Выбрать главу

Чарин обладал низким, грудным басом, значительные реплики подавал зловещим шопотом, а сдобную, молодую энженю Нину Валову так душил в объятиях и так швырял на пыльный ковер, что в конце концов женился на ней, а посажённым отцом был сам Федор Адамович.

Жили они недалеко от Малой Козихи, в Сытинском переулке, любили принимать, устраивали «четверги», и народу перебывало у них не мало.

После энной рюмки Андрей Иваныч доставал с этажерки номер «Русского слова» и начинал вслух читать фельетон Дорошевича, которого был усердным поклонником.

— Послушайте, как это сказано.

И низкой своей октавой продолжал:

«В Духов день земля именинница»…

Сказано было действительно хорошо, но нижний фельетон был на шесть колонок, а главное, его уже все читали.

Но Чарин не сдавался, требовал мёртвой тишины, и, когда надо было, а может и не надо, переходил на свой знаменитый зловещий шопот.

А еще любил он показывать свой гардероб, и в особенности коллекцию жилетов, к которым питал настоящую и нескрываемую слабость.

— У актёра должно быть тридцать жилетов, иначе это не актёр, а прощалыга! А у меня, батюшка, пятьдесят семь, и то не хватает…

И с увлечением вытаскивал на середину комнаты какие-то неуёмные, старомодные, хлипкие чемоданы, и представление начиналось:

— Чёрный, атласный, пуговицы чистого перламутра, с опаловым переливом.

— Малинового бархата, на байке стёганный.
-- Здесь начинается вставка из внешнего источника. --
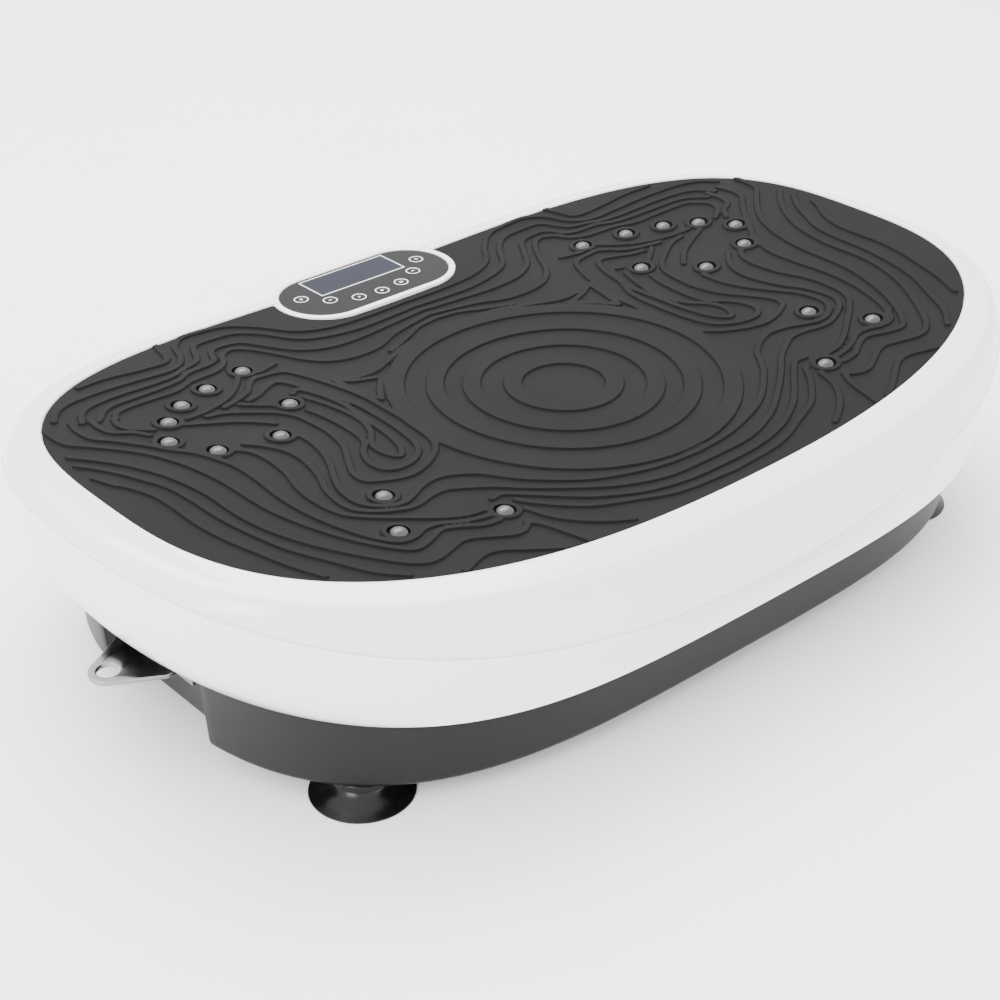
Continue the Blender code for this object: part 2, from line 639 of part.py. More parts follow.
def build_rods():
    """Connecting rods: a big end on the journal and a wide bushed eye round the deck's pin."""
    for side, label in ((-1, "left"), (1, "right")):
        y = CRANK_Y - side * CRANK_THROW
        x0, x1 = side * CRANK_X - 0.008, side * CRANK_X + 0.008
        big = rod(f"conrod_{label}", "bearing", 0.0210, (x0, y, CRANK_Z), (x1, y, CRANK_Z))
        eye = as_cutter(rod(f"rod_eye_{label}", "bearing", 0.0160, (x0, y, PIVOT_Z),
                            (x1, y, PIVOT_Z)))
        web = as_cutter(box(f"rod_web_{label}", "bearing", (x0 + 0.002, y - 0.0090, CRANK_Z + 0.005),
                            (x1 - 0.002, y + 0.0090, PIVOT_Z - 0.005)))
        low = as_cutter(rod(f"rod_bore_{label}", "bearing", ROD_BORE, (x0 - 0.01, y, CRANK_Z),
                            (x1 + 0.01, y, CRANK_Z)))
        top = as_cutter(rod(f"rod_eye_bore_{label}", "bearing", ROD_EYE_BORE,
                            (x0 - 0.01, y, PIVOT_Z), (x1 + 0.01, y, PIVOT_Z)))
        boolean(big, web, "UNION")
        boolean(big, eye, "UNION")
        boolean(big, low)
        boolean(big, top)


def belt_outline(small, big):
    """Loop round both pulleys: two arcs joined by their outer tangents."""
    span = math.dist((MOTOR_Y, MOTOR_Z), (CRANK_Y, CRANK_Z))
    lean = math.atan2(CRANK_Z - MOTOR_Z, CRANK_Y - MOTOR_Y)
    wrap = math.acos((small - big) / span)
    points = []
    for i in range(15):
        turn = lean + wrap + (2 * math.pi - 2 * wrap) * i / 14
        points.append((MOTOR_Y + small * math.cos(turn), MOTOR_Z + small * math.sin(turn)))
    for i in range(19):
        turn = lean - wrap + 2 * wrap * i / 18
        points.append((CRANK_Y + big * math.cos(turn), CRANK_Z + big * math.sin(turn)))
    return points


def build_belt():
    inner = belt_outline(SMALL_PULLEY + 0.0006, BIG_PULLEY + 0.0006)
    outer = belt_outline(SMALL_PULLEY + 0.0006 + BELT_THICK, BIG_PULLEY + 0.0006 + BELT_THICK)
    belt = flat("drive_belt", "belt", [outer, inner], -BELT_WIDTH / 2, BELT_WIDTH / 2)
    belt.rotation_euler = (math.pi / 2, 0, math.pi / 2)
    belt.location = (PULLEY_X, 0, 0)


def build_pivot():
    """Fixed rocking shaft on two upright brackets."""
    rod("pivot_shaft", "steel", PIVOT_RADIUS, (0, -PIVOT_HALF_LENGTH, PIVOT_Z),
        (0, PIVOT_HALF_LENGTH, PIVOT_Z))
    for side, label in ((-1, "front"), (1, "rear")):
        y = side * 0.1180
        upright = box(f"pivot_bracket_{label}", "steel", (-0.0300, y - 0.0050, CHASSIS_TOP + CLEAR),
                      (0.0300, y + 0.0050, PIVOT_Z + 0.0160))
        base = as_cutter(box(f"bracket_foot_{label}", "steel",
                             (-0.0300, min(y, y - side * 0.030), CHASSIS_TOP + CLEAR),
                             (0.0300, max(y, y - side * 0.030), CHASSIS_TOP + 0.0040)))
        hole = as_cutter(rod(f"bracket_hole_{label}", "steel", PIVOT_BORE, (0, y - 0.02, PIVOT_Z),
                             (0, y + 0.02, PIVOT_Z)))
        boolean(upright, base, "UNION")
        boolean(upright, hole)


def build_deck_frame():
    """Steel frame screwed under the shell: it hangs on the shaft and carries the rod pins."""
    frame = box("deck_frame", "steel", (-0.2150, -0.1500, 0.1225), (0.2150, 0.1280, 0.1255))
    for i, side in enumerate((-1, 1)):
        y = 0.1380 * side if side < 0 else 0.1060
        lug = as_cutter(box(f"pivot_lug_{i}", "steel", (-0.0200, y - 0.0060, PIVOT_Z - 0.0150),
                            (0.0200, y + 0.0060, 0.1230)))
        boolean(frame, lug, "UNION")
        for j, gap in enumerate((-0.0150, 0.0150)):
            x = side * CRANK_X + gap
            ear = as_cutter(box(f"pin_ear_{i}{j}", "steel", (x - 0.0030, -0.0120, PIVOT_Z - 0.0110),
                                (x + 0.0030, 0.0120, 0.1230)))
            boolean(frame, ear, "UNION")
        pin = as_cutter(rod(f"rod_pin_{i}", "steel", PIN_RADIUS,
                            (side * CRANK_X - 0.0170, 0, PIVOT_Z),
                            (side * CRANK_X + 0.0170, 0, PIVOT_Z), 16))
        boolean(frame, pin, "UNION")
        window = as_cutter(box(f"rod_window_{i}", "steel", (side * CRANK_X - 0.0110, -0.0180, 0.120),
                               (side * CRANK_X + 0.0110, 0.0180, 0.130)))
        boolean(frame, window)
    bore = as_cutter(rod("frame_bore", "steel", PIVOT_BORE, (0, -0.16, PIVOT_Z), (0, 0.16, PIVOT_Z)))
    boolean(frame, bore)


def build_driver_board():
    """Motor driver: a circuit board with its heat sink and capacitors."""
    low = CHASSIS_TOP + 0.0080
    board = box("driver_board", "board", (0.0500, 0.0400, low), (0.1350, 0.1050, low + 0.0016))
    blocks = (((0.0560, 0.0460), (0.0720, 0.0980), 0.0220), ((0.0850, 0.0500), (0.1020, 0.0670), 0.0180),
              ((0.0850, 0.0760), (0.1020, 0.0930), 0.0180), ((0.1120, 0.0500), (0.1280, 0.0950), 0.0100))
    for i, (near, far, tall) in enumerate(blocks):
        lump = as_cutter(box(f"board_part_{i}", "board", (*near, low + 0.0010),
                             (*far, low + 0.0016 + tall)))
        boolean(board, lump, "UNION")


clear_scene()
PARTS = new_collection("vibration_plate")
CUTTERS = new_collection("vibration_plate_cutters")
build_deck_shell()
build_mat()
build_studs()
build_panel()
build_tray()
build_feet()
build_eyelets()
build_inlet()
build_motor()
build_crank()
build_rods()
build_belt()
build_pivot()
build_deck_frame()
build_driver_board()
for part in PARTS.objects:
    if part.modifiers or len(part.data.polygons) > 12:
        part.data.shade_smooth()
        part.data.set_sharp_from_angle(angle=math.radians(35))
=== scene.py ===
# %% [markdown]
# # Vibration plate
#
# A rocking fitness plate seen from its front left: a white moulded deck with a black rubber mat,
# massage studs and a control panel, on a dark fixed base with four suction feet. Behind the shell
# an eccentric shaft and two connecting rods rock the deck about a shaft that runs front to back.
#
# The engineering model is loaded first and never moved. The cells below put finished skins over
# the parts that are seen, and give every part a surface worked out from nodes.

# %% Load the fixed frame
import math

import bmesh
import bpy
import numpy as np
from mathutils import Matrix, Vector


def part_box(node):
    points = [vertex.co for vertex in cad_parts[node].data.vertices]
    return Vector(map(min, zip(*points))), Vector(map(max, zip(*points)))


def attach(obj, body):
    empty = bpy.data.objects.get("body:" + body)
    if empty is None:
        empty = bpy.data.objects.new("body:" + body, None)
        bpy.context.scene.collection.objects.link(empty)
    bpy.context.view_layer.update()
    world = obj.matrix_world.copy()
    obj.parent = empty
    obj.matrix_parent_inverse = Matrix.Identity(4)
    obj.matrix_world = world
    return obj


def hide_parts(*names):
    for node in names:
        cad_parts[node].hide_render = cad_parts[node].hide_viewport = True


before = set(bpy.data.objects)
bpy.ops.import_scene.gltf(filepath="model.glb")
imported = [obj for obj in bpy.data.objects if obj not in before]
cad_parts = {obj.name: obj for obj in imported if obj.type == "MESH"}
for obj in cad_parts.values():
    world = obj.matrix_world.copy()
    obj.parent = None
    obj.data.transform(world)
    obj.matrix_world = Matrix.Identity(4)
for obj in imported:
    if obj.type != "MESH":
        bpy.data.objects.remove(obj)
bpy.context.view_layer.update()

# %% [markdown]
# ## Measures that every piece shares
#
# The deck is dished: it rises from its middle to both ends along one curve. The mat, the shell
# and the studs all follow that curve, so it is written once. The heights come from the frame:
# the mat's lowest top point is the datum of the whole deck.

# %% Deck datum and dish
mat_low, mat_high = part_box("rubber_mat")
MAT_THICK = 0.0040
MAT_HALF = (mat_high.x, -mat_low.y)
MAT_POWERS = (2.95, 2.95)
DECK_Z = mat_low.z + MAT_THICK
DISH_RISE = 0.0231


def dish(x):
    """Height that the deck gains towards its ends."""
    t = x / MAT_HALF[0]
    return DISH_RISE * (1.146 * t * t - 0.146 * t ** 4)


print(f"deck datum {1000 * DECK_Z:.1f} mm, mat {2000 * MAT_HALF[0]:.1f} x {2000 * MAT_HALF[1]:.1f} mm")

# %% [markdown]
# ## Hands for modelling
#
# These few helpers do what a hand does in the modelling window: clear the selection, take a
# piece into edit mode, pick faces by where they are, and apply a modifier. The loft helper draws
# one closed loop and pulls it through a row of outlines, one extrusion after another. A carved
# block could give the same hull, but pulled loops keep the long highlights smooth.

# %% Selection and edit helpers
def clear():
    if bpy.context.object and bpy.context.object.mode != "OBJECT":
        bpy.ops.object.mode_set(mode="OBJECT")
    bpy.ops.object.select_all(action="DESELECT")


def take(piece):
    clear()
    piece.select_set(True)
    bpy.context.view_layer.objects.active = piece
    return piece


def named(name):
    piece = bpy.context.active_object
    piece.name = piece.data.name = name
    bpy.ops.object.transform_apply(location=True, rotation=True, scale=True)
    return piece


def edit(piece):
    take(piece)
    bpy.ops.object.mode_set(mode="EDIT")
    bpy.ops.mesh.select_mode(type="VERT")
    bpy.ops.mesh.select_all(action="DESELECT")
    return bmesh.from_edit_mesh(piece.data)


def pick(piece, wanted):
    """Selects the faces of the piece in edit mode that pass the test, and counts them."""
    mesh = bmesh.from_edit_mesh(piece.data)
    bpy.ops.mesh.select_mode(type="FACE")
    bpy.ops.mesh.select_all(action="DESELECT")
    chosen = [face for face in mesh.faces if wanted(face)]
    for face in chosen:
        face.select_set(True)
    bmesh.update_edit_mesh(piece.data)
    return len(chosen)


def modify(piece, kind, **settings):
    take(piece)
    step = piece.modifiers.new(kind.title(), kind)
    for key, value in settings.items():
        setattr(step, key, value)
    bpy.ops.object.modifier_apply(modifier=step.name)
    return piece


def tidy_skin(piece, angle=35):
    """Merges doubles, points the faces outwards and shades smooth up to an angle."""
    edit(piece)
    bpy.ops.mesh.select_all(action="SELECT")
    bpy.ops.mesh.remove_doubles(threshold=0.000005)
    bpy.ops.mesh.normals_make_consistent(inside=False)
    if bmesh.from_edit_mesh(piece.data).calc_volume(signed=True) < 0:
        bpy.ops.mesh.flip_normals()
    bpy.ops.object.mode_set(mode="OBJECT")
    bpy.ops.object.shade_smooth_by_angle(angle=math.radians(angle))
    return piece


def cut(piece, tool, solver="EXACT"):
    """Takes the tool out of the piece."""
    modify(piece, "BOOLEAN", object=tool, operation="DIFFERENCE", solver=solver)
    bpy.data.objects.remove(tool, do_unlink=True)
    return piece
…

— Парадный купеческий, зелёного плюша, с разводами.

— Белый муаровый, под кружевное жабо, для фрака.

— Канареечного цвета, чистый кастор, пуговицы настоящей бирюзы… Прошу потрогать.

И Андрей Иваныч заливался таким милым, задушевным смехом, что ни у кого духу не хватало остановить этот великий показ, равнодушно пройти мимо этого изобилия цветов и красок, в котором своеобразно, но искренно сказывалась какая-то особая, языческая страсть к переодеванию, к зрелищу, ко всему тому, что с легкой руки Н. Н. Евреинова стали называть:

— Театрализацией жизни.

* * *

От Коршевского «Велизария» до опереточного Никитского театра, что и говорить, дистанция огромного размера.

У антрепренёра Евелинова красно-лиловый нос, в груди не сердце, а динамо-машина, пальцы на пухлых руках короткие, проекты и желания грандиозные.

Приехал из провинции, чудом каким-то или напором, в один год создал дело, звериным чутьём учуял будущую славу, и из задорной, забавной, шаловливой Потопчиной, напевавшей песенки и танцевавшей качучу, создал, сотворил настоящую звезду, из ряда выдающуюся опереточную примадонну.

И пошла писать губерния!

Зазвонили «Корневильские колокола», защебетали «Птички певчие», а вслед за «Нищим студентом» и «Цыганским бароном» появилась «Весёлая вдова» и «Сильва».

Потопчина превзошла самоё себя, делала полные сборы, собирала всю Москву, притоптывала каблучками, танцевала венгерку, отделывала чардаш, уносилась в вальсах, щёлкала серебряными шпорами в «Мамзель Нитуш», заражала зал смехом и весельем в «Дочери мадам Анго» и, насмешливо вторила жалобам тенора:

Сильва, ты меня не любишь, Сильва, ты меня погубишь…

До рокового, 1914-го года не покидала афиш «Весёлая вдова».

Но так как Франц Легар по тщательном расследовании оказался подданным Франца-Иосифа, то вдову с сожалением сняли с репертуара.

Зато все четыре года войны, — истории не переделаешь и не поправишь! — прошли под знаком «Сильвы», которую при всех обстоятельствах распевал ошалелый тыл.

А кончилась ее карьера только тогда, когда на смену гнилой западной оперетке пришло из недр земли здоровое народное творчество и, несясь курносой, безмордой лавиной, хором запели революционные матросы:

Эх, яблочко, куда ты котишься, На «Алмаз» попадёшь, не воротишься…
* * *

Провинциалы — народ крепкий и упрямый, — носятся как угорелые из одного храма искусства в другой, стоят в очередях, на морозе мёрзнут, афиши на зубок знают, и — год прошёл, не оглянешься — чувствуют себя неотъемлемой, неотделимой частью великодержавной, древней Москвы.

А она, Москва, широко и не ревниво всё объемлет, всех приемлет, меховой своей рукавицей снисходительно по плечу похлопывает — вали, брат, на Сенькин широкий двор, на Коломенскую дорогу, на Бородинское поле!

Татарскую орду и ту выдержала, шляхту польскую вон изрыгнула, от грошёвой свечки под Бонапартом сгорела, — не положено ей уезд, да провинцию за заставы гнать.